The decision to try Tubbs as a juvenile drew immediate condemnation from L.A. County Sheriff Alex Villanueva and L.A. County Supervisor Kathryn Barger. It also raised questions about the county’s failure to create a suitable housing setup for defendants who would have otherwise been sentenced to the state Division of Juvenile Justice. Gov. Gavin Newsom initiated steps to shutter the system, which largely housed older juvenile offenders convicted of violent crimes, in 2019.

In an interview on Wednesday, Gascón also said he is concerned that a case coming before the California Supreme Court this summer could lead to an expansion of the number of cases impacted by Proposition 57. The reform measure, which was voted into law in 2016, allows juveniles convicted in cases that were directly filed in adult court to retroactively seek what is known as a transfer hearing, in which prosecutors have to convince a judge the defendant should have been tried as an adult.

With few exceptions, such cases in L.A. County have resulted in those defendants being resentenced as juveniles and immediately released.

Gascón said Wednesday he is open to “evolving” his juvenile policy but stopped short of saying it would allow for expanded prosecutions of juveniles as adults. He also would not say if he has given any consideration to trying juveniles accused of extremely violent crimes as adults.

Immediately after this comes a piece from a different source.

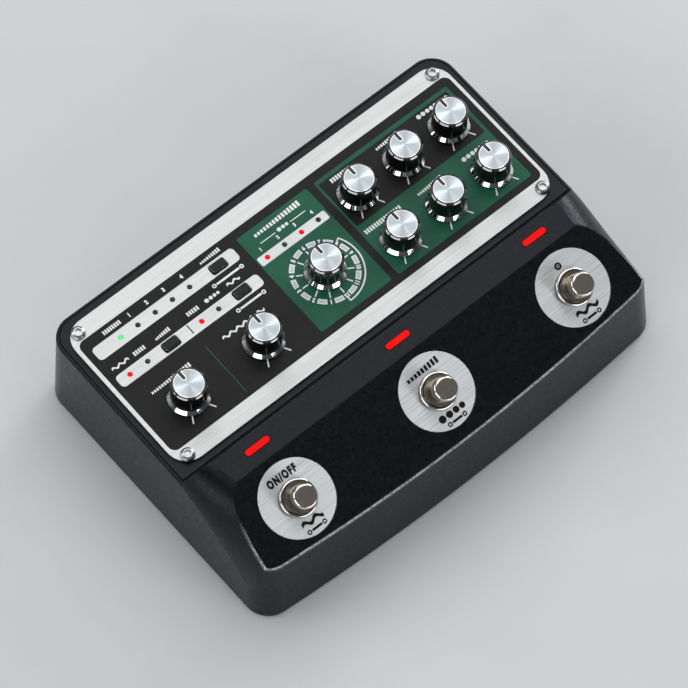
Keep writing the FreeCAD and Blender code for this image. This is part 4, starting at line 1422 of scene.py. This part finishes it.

“The primary driver is cases coming back and the anticipation, quite frankly, for an increase in workload in this area,” Gascón said of the modified policy. “I’m going to continue to evaluate. I am a strong believer that juvenile justice has to be looked at differently than adults. But I also understand that we work in the environment that we work.”

Reactions to the policy change were mixed. Deputy Dist. Atty. John McKinney, a proponent of attempts to recall Gascón who has been critical of the way the Tubbs case was handled, issued several celebratory tweets Wednesday insisting the D.A. had bent to public pressure.


But Marketa Sims, an appellate attorney with the L.A. County Bar Assn.’s Independent Juvenile Defender Program who is involved in the Supreme Court case that Gascón referenced, said she did not believe the document hinted toward any substantive change in the office’s posture on prosecuting juveniles.

“I think they want to be aware of adults who are in juvenile court. It sounds like they want to be aware of those circumstances, but its not clear ... why,” she said.

Sims also said the county’s failure to create a replacement for the Division of Juvenile Justice has had a much larger impact on local juvenile justice issues than any policies Gascón has enacted.

Deputy Dist. Atty. Shea Sanna, who was the lead prosecutor on the Tubbs case, dismissed the directive as little more than public relations spin. He argued that managers will never allow prosecutors to seek a transfer hearing or oppose motions to move cases from adult court to juvenile court.

“I think it’s on paper to make it look like there will be a case-by-case analysis,” he said.